[Entries with parts and joints]
***
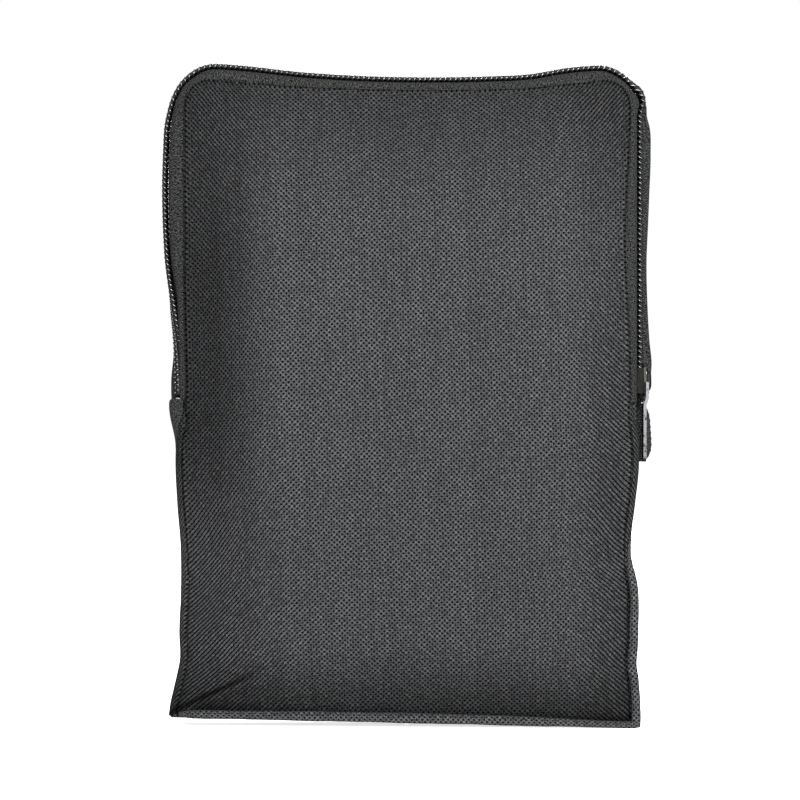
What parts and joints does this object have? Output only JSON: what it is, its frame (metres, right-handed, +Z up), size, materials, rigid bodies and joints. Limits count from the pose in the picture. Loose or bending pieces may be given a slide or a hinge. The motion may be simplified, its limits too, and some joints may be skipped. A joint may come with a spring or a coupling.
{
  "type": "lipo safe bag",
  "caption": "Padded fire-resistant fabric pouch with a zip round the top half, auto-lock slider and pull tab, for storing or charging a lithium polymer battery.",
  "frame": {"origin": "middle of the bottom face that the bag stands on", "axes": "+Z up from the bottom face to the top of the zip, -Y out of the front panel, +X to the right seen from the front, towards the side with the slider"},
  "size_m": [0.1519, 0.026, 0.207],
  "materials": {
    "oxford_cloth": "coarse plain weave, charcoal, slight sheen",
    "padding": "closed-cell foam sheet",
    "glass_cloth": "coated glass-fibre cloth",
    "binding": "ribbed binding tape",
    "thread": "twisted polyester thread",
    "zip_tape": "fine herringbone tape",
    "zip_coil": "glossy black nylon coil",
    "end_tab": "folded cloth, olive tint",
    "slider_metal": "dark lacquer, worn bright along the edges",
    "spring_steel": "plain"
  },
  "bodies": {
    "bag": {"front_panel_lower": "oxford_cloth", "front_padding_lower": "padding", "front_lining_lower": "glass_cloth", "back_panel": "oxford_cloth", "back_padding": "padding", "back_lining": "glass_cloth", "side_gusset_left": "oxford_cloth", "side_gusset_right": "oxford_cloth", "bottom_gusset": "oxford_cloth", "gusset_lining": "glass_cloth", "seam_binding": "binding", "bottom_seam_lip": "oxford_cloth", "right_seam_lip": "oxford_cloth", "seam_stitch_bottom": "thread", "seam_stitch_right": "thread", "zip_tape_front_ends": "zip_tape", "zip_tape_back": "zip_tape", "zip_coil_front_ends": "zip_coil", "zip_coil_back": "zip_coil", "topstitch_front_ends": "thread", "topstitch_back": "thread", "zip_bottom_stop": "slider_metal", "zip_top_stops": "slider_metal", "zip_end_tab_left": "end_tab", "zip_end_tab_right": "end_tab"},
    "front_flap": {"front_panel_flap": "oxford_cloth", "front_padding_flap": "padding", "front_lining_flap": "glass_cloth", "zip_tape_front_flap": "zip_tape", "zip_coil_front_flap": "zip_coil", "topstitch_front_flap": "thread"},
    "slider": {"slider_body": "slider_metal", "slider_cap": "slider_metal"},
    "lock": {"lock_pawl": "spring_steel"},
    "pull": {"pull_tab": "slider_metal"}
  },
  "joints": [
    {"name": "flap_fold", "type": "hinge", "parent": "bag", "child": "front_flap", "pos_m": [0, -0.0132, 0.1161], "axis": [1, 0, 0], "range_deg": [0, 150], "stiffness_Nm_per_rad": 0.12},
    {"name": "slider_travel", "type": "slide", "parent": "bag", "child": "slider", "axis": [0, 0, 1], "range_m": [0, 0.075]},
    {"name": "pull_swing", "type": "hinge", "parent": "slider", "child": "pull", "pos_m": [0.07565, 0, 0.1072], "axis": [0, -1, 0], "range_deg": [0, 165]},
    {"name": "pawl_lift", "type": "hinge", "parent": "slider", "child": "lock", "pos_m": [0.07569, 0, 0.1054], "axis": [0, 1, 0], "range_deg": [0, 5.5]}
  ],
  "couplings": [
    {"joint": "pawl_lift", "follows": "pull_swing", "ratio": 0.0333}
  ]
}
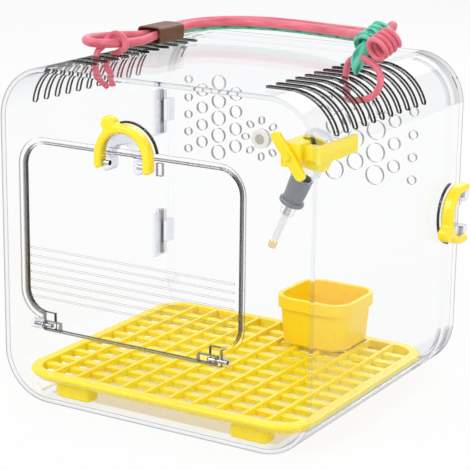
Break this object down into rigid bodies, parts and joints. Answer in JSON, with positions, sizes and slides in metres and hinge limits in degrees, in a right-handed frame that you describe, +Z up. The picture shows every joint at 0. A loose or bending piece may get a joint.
***
#### Work to complete
Give an exact repetition of all the material.

#### Finished task
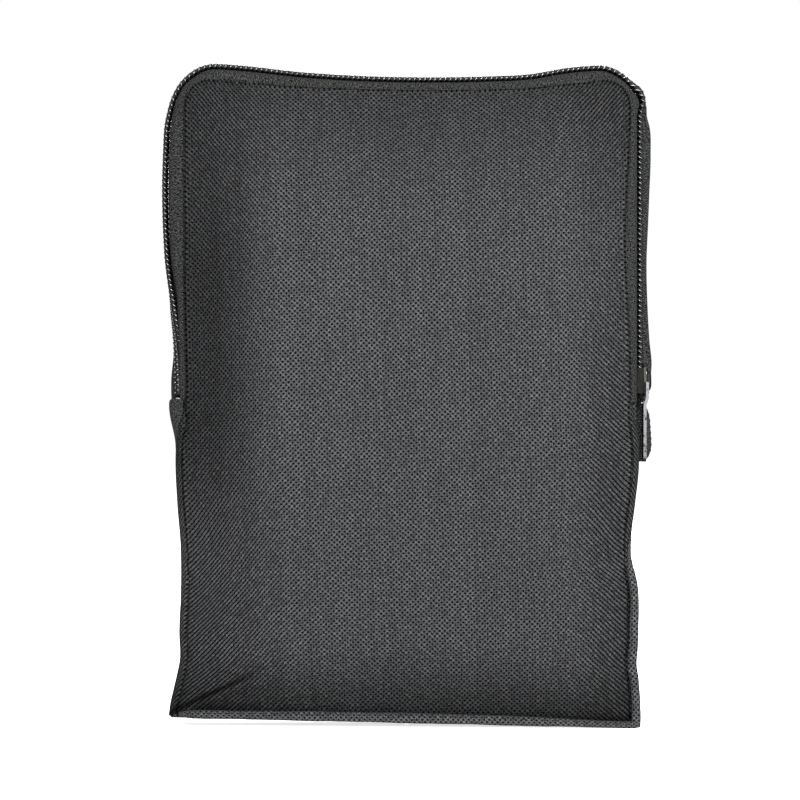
What parts and joints does this object have? Output only JSON: what it is, its frame (metres, right-handed, +Z up), size, materials, rigid bodies and joints. Limits count from the pose in the picture. Loose or bending pieces may be given a slide or a hinge. The motion may be simplified, its limits too, and some joints may be skipped. A joint may come with a spring or a coupling.
{
  "type": "lipo safe bag",
  "caption": "Padded fire-resistant fabric pouch with a zip round the top half, auto-lock slider and pull tab, for storing or charging a lithium polymer battery.",
  "frame": {"origin": "middle of the bottom face that the bag stands on", "axes": "+Z up from the bottom face to the top of the zip, -Y out of the front panel, +X to the right seen from the front, towards the side with the slider"},
  "size_m": [0.1519, 0.026, 0.207],
  "materials": {
    "oxford_cloth": "coarse plain weave, charcoal, slight sheen",
    "padding": "closed-cell foam sheet",
    "glass_cloth": "coated glass-fibre cloth",
    "binding": "ribbed binding tape",
    "thread": "twisted polyester thread",
    "zip_tape": "fine herringbone tape",
    "zip_coil": "glossy black nylon coil",
    "end_tab": "folded cloth, olive tint",
    "slider_metal": "dark lacquer, worn bright along the edges",
    "spring_steel": "plain"
  },
  "bodies": {
    "bag": {"front_panel_lower": "oxford_cloth", "front_padding_lower": "padding", "front_lining_lower": "glass_cloth", "back_panel": "oxford_cloth", "back_padding": "padding", "back_lining": "glass_cloth", "side_gusset_left": "oxford_cloth", "side_gusset_right": "oxford_cloth", "bottom_gusset": "oxford_cloth", "gusset_lining": "glass_cloth", "seam_binding": "binding", "bottom_seam_lip": "oxford_cloth", "right_seam_lip": "oxford_cloth", "seam_stitch_bottom": "thread", "seam_stitch_right": "thread", "zip_tape_front_ends": "zip_tape", "zip_tape_back": "zip_tape", "zip_coil_front_ends": "zip_coil", "zip_coil_back": "zip_coil", "topstitch_front_ends": "thread", "topstitch_back": "thread", "zip_bottom_stop": "slider_metal", "zip_top_stops": "slider_metal", "zip_end_tab_left": "end_tab", "zip_end_tab_right": "end_tab"},
    "front_flap": {"front_panel_flap": "oxford_cloth", "front_padding_flap": "padding", "front_lining_flap": "glass_cloth", "zip_tape_front_flap": "zip_tape", "zip_coil_front_flap": "zip_coil", "topstitch_front_flap": "thread"},
    "slider": {"slider_body": "slider_metal", "slider_cap": "slider_metal"},
    "lock": {"lock_pawl": "spring_steel"},
    "pull": {"pull_tab": "slider_metal"}
  },
  "joints": [
    {"name": "flap_fold", "type": "hinge", "parent": "bag", "child": "front_flap", "pos_m": [0, -0.0132, 0.1161], "axis": [1, 0, 0], "range_deg": [0, 150], "stiffness_Nm_per_rad": 0.12},
    {"name": "slider_travel", "type": "slide", "parent": "bag", "child": "slider", "axis": [0, 0, 1], "range_m": [0, 0.075]},
    {"name": "pull_swing", "type": "hinge", "parent": "slider", "child": "pull", "pos_m": [0.07565, 0, 0.1072], "axis": [0, -1, 0], "range_deg": [0, 165]},
    {"name": "pawl_lift", "type": "hinge", "parent": "slider", "child": "lock", "pos_m": [0.07569, 0, 0.1054], "axis": [0, 1, 0], "range_deg": [0, 5.5]}
  ],
  "couplings": [
    {"joint": "pawl_lift", "follows": "pull_swing", "ratio": 0.0333}
  ]
}
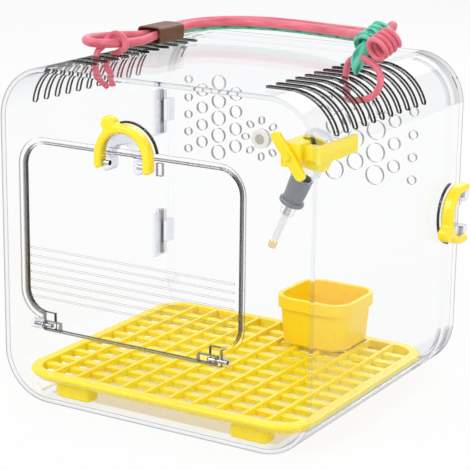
Break this object down into rigid bodies, parts and joints. Answer in JSON, with positions, sizes and slides in metres and hinge limits in degrees, in a right-handed frame that you describe, +Z up. The picture shows every joint at 0. A loose or bending piece may get a joint.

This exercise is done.